Caetana explica que a intenção desse artigo não era exigir esses exames, mas garantir aos estagiários os instrumentos e procedimentos de segurança utilizados pelos funcionários da empresa. A gerente jurídica e de desenvolvimento de projetos sociais do Ciee, Maria Nilce Mota, comemora a interpretação de
Caetana, mas afirma que, até a publicação da instrução normativa, a entidade vai recomendar às empresas, de forma preventiva, a realização dos exames. Maria Nilce considera que a diminuição na oferta de vagas é apenas temporária e só vai durar até as empresas e instituições fazerem os ajustes.
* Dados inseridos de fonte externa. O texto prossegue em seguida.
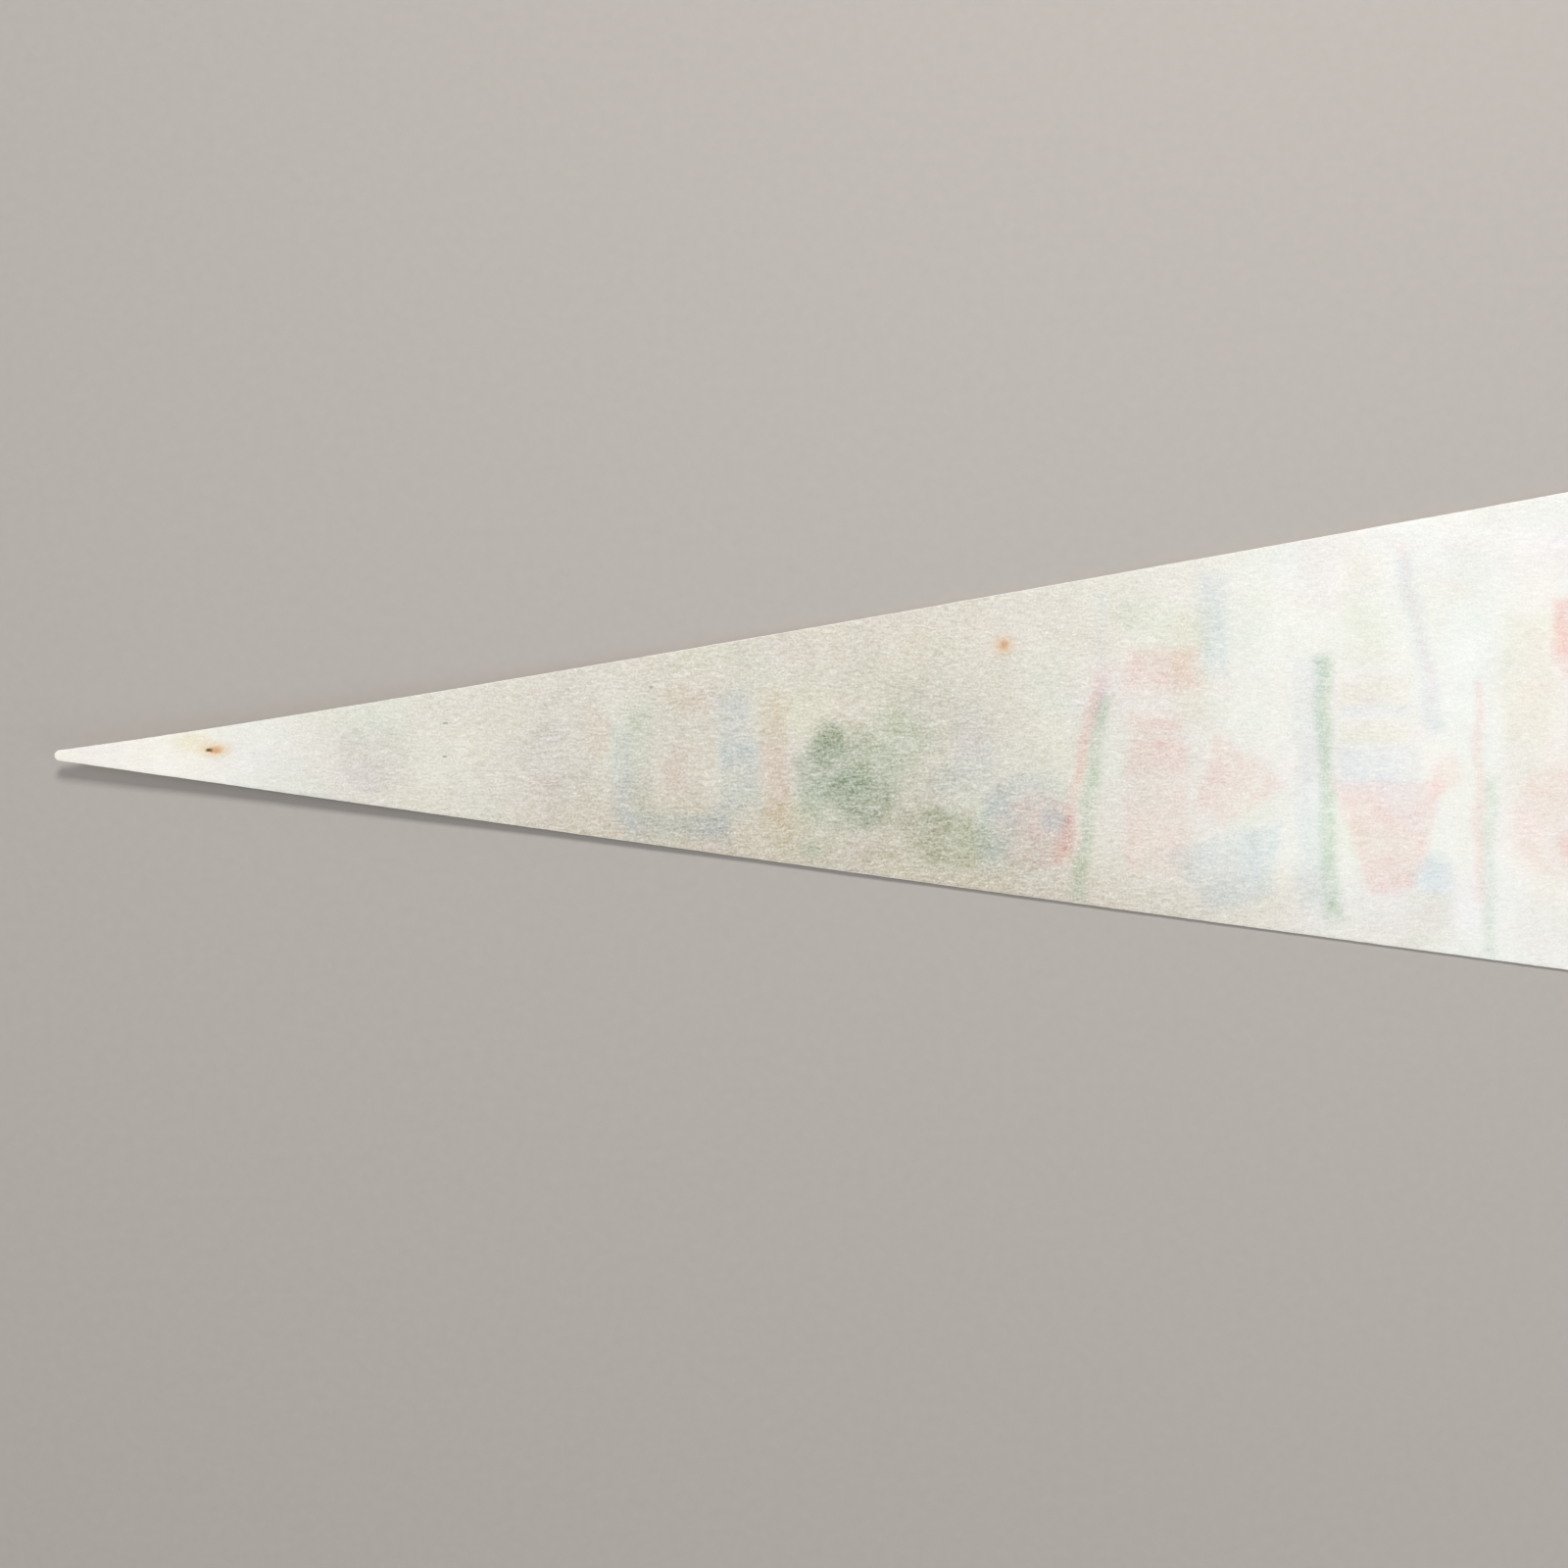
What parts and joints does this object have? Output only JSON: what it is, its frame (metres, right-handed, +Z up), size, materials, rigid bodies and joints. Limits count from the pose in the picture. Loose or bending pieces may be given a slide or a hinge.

O assessor jurídico do Sindicato das Entidades Mantenedoras de Estabelecimentos de Ensino Superior no Estado de São Paulo (Semesp), José Roberto Covac, afirma que a lei mais atrapalha do
que ajuda os estagiários. Ele argumenta que a nova lei engessa as
relações entre estudante, escola e empresa. “Alguns estágios tornam-se inviáveis com a carga horária de seis horas e o período máximo de dois anos na mesma empresa.” Ele afirma que não seria necessário criar uma nova lei: bastaria fiscalizar as condições de atividade dos estagiários.

Caetana entende que, no início, a lei pode dar a impressão de que prejudica o estagiário. “Afinal, alguns se submetem a um estágio precário porque precisam da remuneração”, aponta. “Mas, depois, é fácil compreender que todos são beneficiados quando não se reforça a precarização das condições de trabalho.”